The objection to the description of the line between the plaintiffs’ land and the defendants’ land raised by the second special ground of the amended motion is without merit because the plat in question not only identified the line in question by showing it to be a line running “north 2 degrees west,” but also showed it to be an original land-lot line between land lots 71 and 90. There was also ample oral testimony that that was the line intended. Such a description was ample to enable any competent surveyor to ascertain the exact location of such line on the surface of the earth, and it was for the jury to say whether the line laid out and marked by the plaintiffs’ witness, Steed, or the line laid out and marked by the defendants’ witness, Bush, was the true original land-lot line. The trial court did not err in overruling the motion for new trial on the original general grounds and on the first three special grounds which are but elaborations of the general grounds.

The fourth ground of the amendment to the motion for a new trial is as follows: “(4.) Because nowhere in his charge did the court instruct the jury as to what the plaintiff must show in order to prove title in himself.” The fifth special ground states: “(5.) Because nowhere in his charge did the court instruct the jury as to the law governing boundary lines, either unascertained and disputed, or ascertained and undisputed, nor as to what plaintiff should show in order to prove where the boundary line lay.” This court and the Supreme Court have repeatedly held that a ground of a motion for new trial, in order to be considered, must be complete within itself and that a ground of a motion which complains of the refusal of the court to charge a stated proposition of law must set forth in the ground with reasonable certainty the proposition of law which it is contended the court should have charged. A ground of a motion for a new trial which does not set forth such proposition which it is contended the court should have charged with such certainty as will enable this court to ascertain whether the ground is meritorious or not, is too general, vague and indefinite to be considered. Higgins v. Cherokee Railroad, 73 Ga. 149(1), 159; Spence v. Morrow, 128 Ga. 722(1) (58 S. E. 356); Daniel v. Etheredge, 198 Ga. 191(12), 200 (31 S. E. 2d, 181); Ehrlich v. Mills, 203 Ga. 600(3) (48 S. E. 2d, 107); Pepper v. Flanagan, 204 Ga. 265 (4) (49 S. E. 2d, 525); Spinks v. Jenkins, 75 Ga. App. 414(2) (43 S. E. 2d, 586); Atlas Auto Finance Co. v. Atkins, 79 Ga. App. 91(3), 98 (53 S. E. 2d, 171). These grounds of the motion for a new trial will not, therefore, be considered.

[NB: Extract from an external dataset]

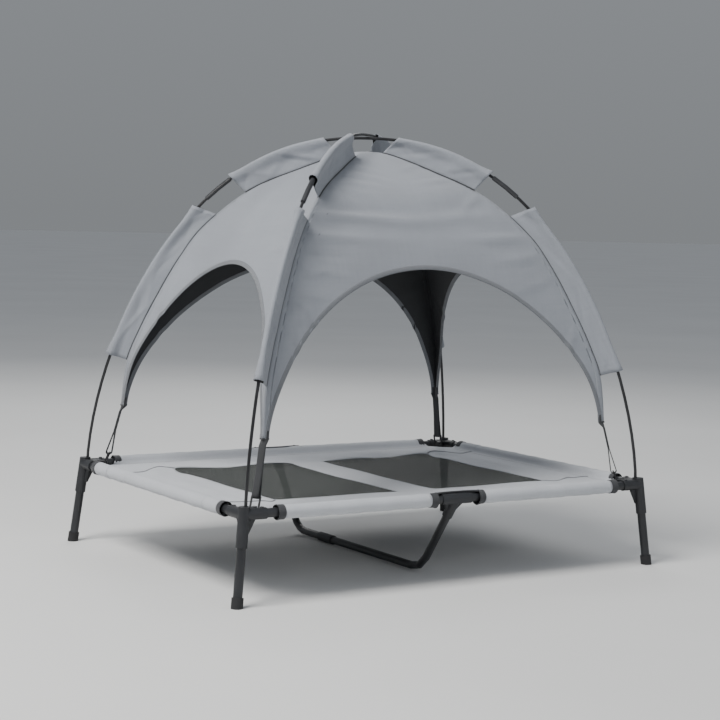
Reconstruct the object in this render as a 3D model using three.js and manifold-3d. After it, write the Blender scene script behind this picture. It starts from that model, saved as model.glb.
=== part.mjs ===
// Raised dog bed with a removable sun canopy.
//
// Steel tubes push into four moulded corner connectors and two middle tees. A sewn cover slides over
// the rails, and a bent U-leg carries the middle of the long sides. The dome canopy hangs under two
// crossed fibreglass poles, whose feet stand in sockets in the corner connectors, and four elastic
// bands pull its tongues down to hooks on those connectors.
//
// Units are millimetres. +X runs along the length, +Y to the back, +Z up, and the origin lies on the
// ground under the middle of the bed. Each corner is modelled once, in the +X +Y quarter, and mirrored.
import * as THREE from "three";
import { mergeVertices } from "three/addons/utils/BufferGeometryUtils.js";
import Module from "manifold-3d";

const wasm = await Module();
wasm.setup();

// ---------------------------------------------------------------- driving dimensions
// Frame, measured between tube axes at rail height.
const RAIL_LENGTH = 1180;
const RAIL_WIDTH = 880;
const RAIL_HEIGHT = 210;
const TUBE_RADIUS = 11;
const TUBE_WALL = 1.2;
const SPLAY_X = 22;
const SPLAY_Y = 17;
const FIT_GAP = 0.4;
const BORE_GAP = 0.8;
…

The sixth and seventh special grounds of the motion are as follows: “(6.) Because the court did not instruct the jury that the burden of proof as to title to the land, alleged to have been trespassed on, was on the plaintiff. (7.) Because the court did not instruct the jury that the burden of proof as to the existence and location of the boundary line, over which defendant was alleged to have trespassed, was on the plaintiff.” Assuming that these grounds of the motion are complete, and in such condition that this court may consider them on their merits, they are nevertheless without merit. The court charged the jury that the burden of proof was on the plaintiffs to prove the material allegations of their petition by a legal preponderance of the evidence. In the absence of a timely written request for further and more explicit instructions on the burden of proof, the trial court did not err in failing to instruct the jury as complained of in these grounds of the motion.

The-eighth special ground of the motion alleges error because the court permitted the plaintiff to testify over objection that such testimony was a conclusion “That property has been mine—ours, since 1927. I have owned it since 1927. We purchased it from Mr. Walker Camp and Miss Emma Potts.” The plaintiffs’ evidence otherwise showed a paper title in themselves and some acts of dominion over the land for a period of twenty years. The defendants’ evidence in no way controverted this, and as a matter of fact, as pointed out in the first division of the opinion, no real issue was raised' by the evidence as to title to the property involved. The real question was where the dividing line between the plaintiffs’ and defendants’ property lay, and under the circumstances of this case, the trial court did not err in permitting the plaintiff Reeves to testify, over objection, that he owned the property.

The evidence authorized the verdict, no error of law appears, and the trial court did not err in overruling the motion for a new trial.

Judgment affirmed.

Sutton, C.J., and Felton, J., concur.